## Start
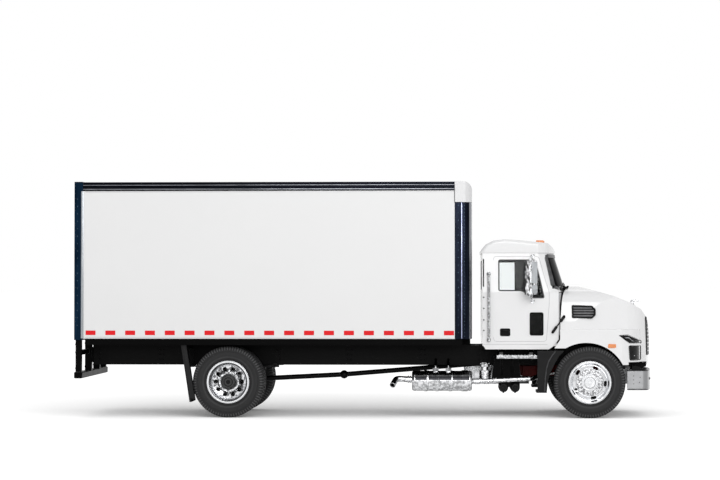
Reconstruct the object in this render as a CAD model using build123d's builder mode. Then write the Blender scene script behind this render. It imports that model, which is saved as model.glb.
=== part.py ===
"""Scale model of a conventional-cab box truck, in millimetres at the model's own size.

+X points to the nose, +Y to the truck's left side and +Z up.  The origin lies on the floor,
under the middle of the model's length and width.
"""

import os
from math import cos, radians, sin

from build123d import *

# ---------------------------------------------------------------- driving dimensions
tyre_radius = 15.5
wheelbase = 157.2
front_overhang = tyre_radius + 12.7     # front axle to the bumper's bow, with room for the tyre
rear_overhang = 67.4            # rear axle to the back of the guard
half_length = (front_overhang + wheelbase + rear_overhang) / 2
rear_axle_x = rear_overhang - half_length
front_axle_x = half_length - front_overhang

tyre_width = 8.2
rim_radius = 9.25               # over the rim's flange
bead_radius = 8.62              # of the rim's barrel, under the tyre
twin_spacing = 9.8              # between the two tyres of a rear pair, centre to centre
front_tyre_face = 35.3          # half the width over the front tyres
rear_tyre_face = 36.0           # half the width over the rear tyres
axle_z = tyre_radius

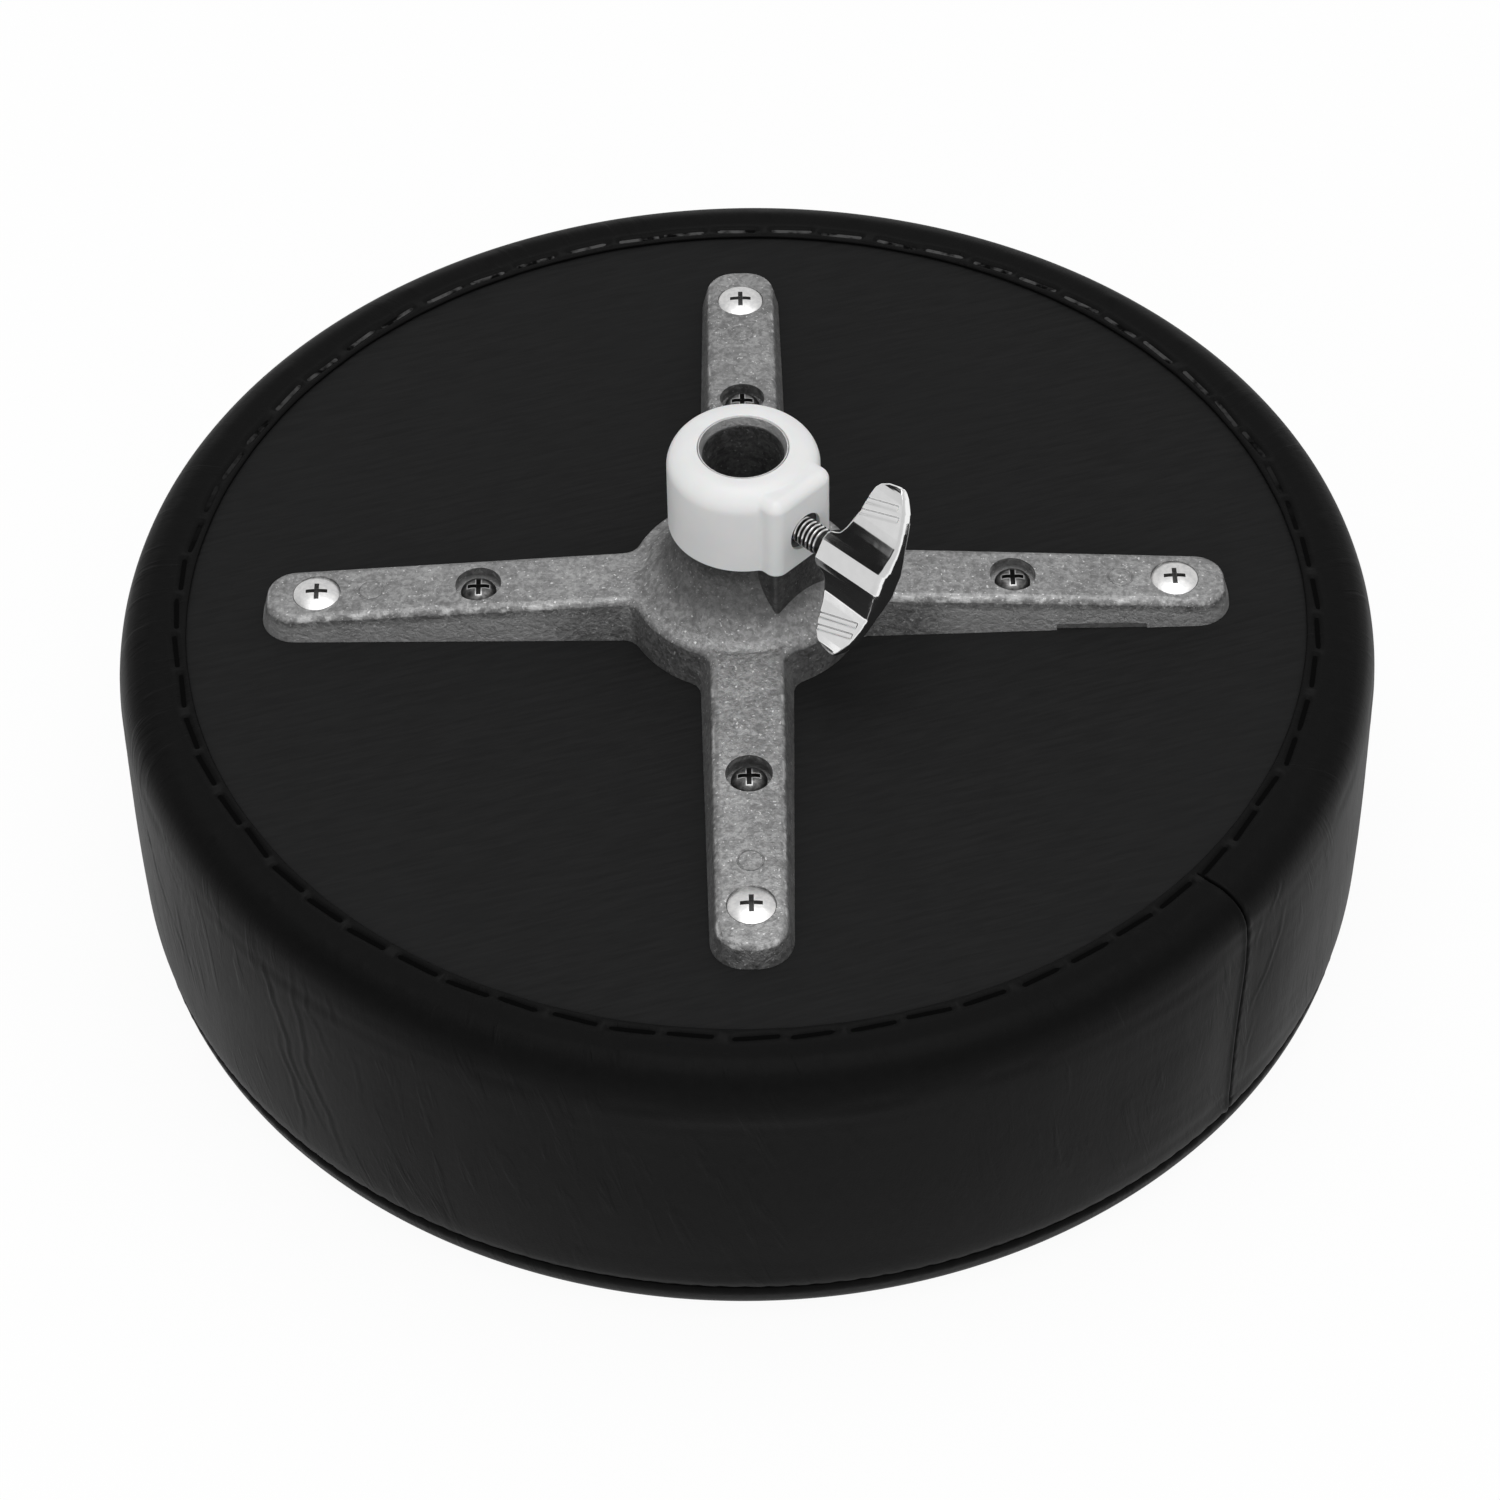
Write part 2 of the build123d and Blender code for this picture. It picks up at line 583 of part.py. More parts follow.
## End
▶ **Task statement**:
Faithfully copy every entry, leaving nothing out.

▶ **Task output**:
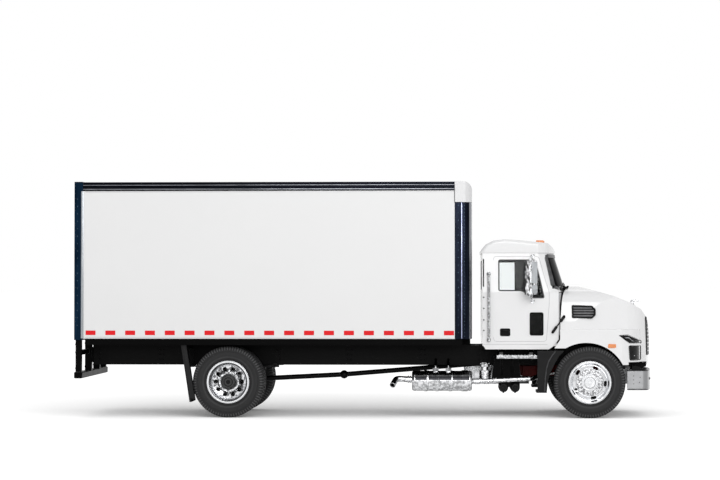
Reconstruct the object in this render as a CAD model using build123d's builder mode. Then write the Blender scene script behind this render. It imports that model, which is saved as model.glb.
=== part.py ===
"""Scale model of a conventional-cab box truck, in millimetres at the model's own size.

+X points to the nose, +Y to the truck's left side and +Z up.  The origin lies on the floor,
under the middle of the model's length and width.
"""

import os
from math import cos, radians, sin

from build123d import *

# ---------------------------------------------------------------- driving dimensions
tyre_radius = 15.5
wheelbase = 157.2
front_overhang = tyre_radius + 12.7     # front axle to the bumper's bow, with room for the tyre
rear_overhang = 67.4            # rear axle to the back of the guard
half_length = (front_overhang + wheelbase + rear_overhang) / 2
rear_axle_x = rear_overhang - half_length
front_axle_x = half_length - front_overhang

tyre_width = 8.2
rim_radius = 9.25               # over the rim's flange
bead_radius = 8.62              # of the rim's barrel, under the tyre
twin_spacing = 9.8              # between the two tyres of a rear pair, centre to centre
front_tyre_face = 35.3          # half the width over the front tyres
rear_tyre_face = 36.0           # half the width over the rear tyres
axle_z = tyre_radius

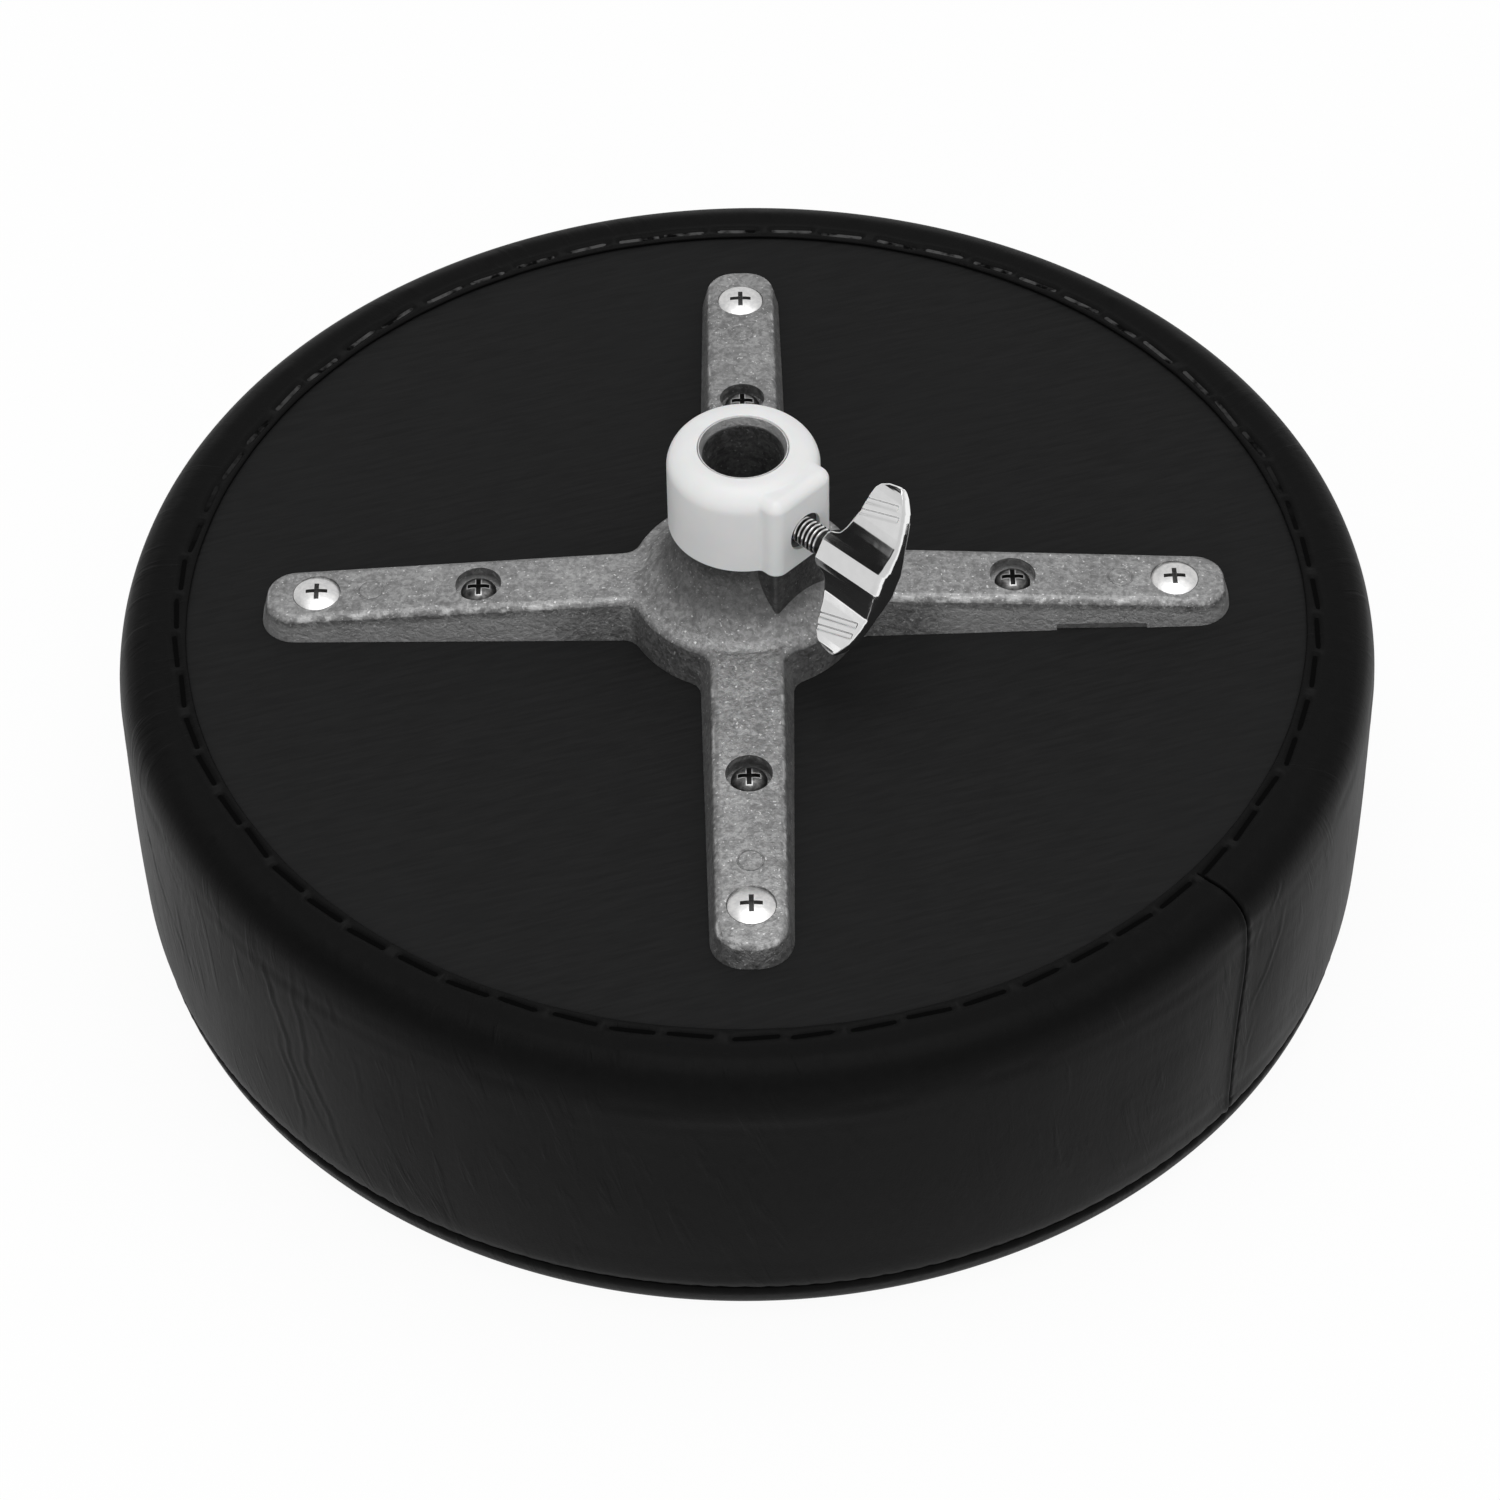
Write part 2 of the build123d and Blender code for this picture. It picks up at line 583 of part.py. More parts follow.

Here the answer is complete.